*PROVIDED RECORDS*
== == ==

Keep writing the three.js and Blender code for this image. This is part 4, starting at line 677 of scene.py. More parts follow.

== == ==

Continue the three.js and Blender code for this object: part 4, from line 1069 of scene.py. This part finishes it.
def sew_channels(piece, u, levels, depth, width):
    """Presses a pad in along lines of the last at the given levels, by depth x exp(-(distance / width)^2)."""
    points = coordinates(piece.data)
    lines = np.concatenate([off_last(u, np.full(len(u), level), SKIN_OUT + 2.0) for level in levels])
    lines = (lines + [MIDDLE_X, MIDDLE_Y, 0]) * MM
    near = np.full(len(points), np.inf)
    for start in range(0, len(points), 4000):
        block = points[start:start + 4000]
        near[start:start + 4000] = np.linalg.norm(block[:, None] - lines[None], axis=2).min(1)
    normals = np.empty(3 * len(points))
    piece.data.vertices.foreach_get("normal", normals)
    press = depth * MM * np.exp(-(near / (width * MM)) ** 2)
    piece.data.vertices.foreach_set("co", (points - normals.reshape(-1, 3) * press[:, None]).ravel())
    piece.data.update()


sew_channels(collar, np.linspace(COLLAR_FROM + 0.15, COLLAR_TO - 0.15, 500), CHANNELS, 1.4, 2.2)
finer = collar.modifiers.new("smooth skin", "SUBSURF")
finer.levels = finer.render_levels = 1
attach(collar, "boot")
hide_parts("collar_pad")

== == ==

*OBJECTIVE*
Copy every line of the entries above in which "this" occurs.

*TASK SOLUTION*
Keep writing the three.js and Blender code for this image. This is part 4, starting at line 677 of scene.py. More parts follow.
Continue the three.js and Blender code for this object: part 4, from line 1069 of scene.py. This part finishes it.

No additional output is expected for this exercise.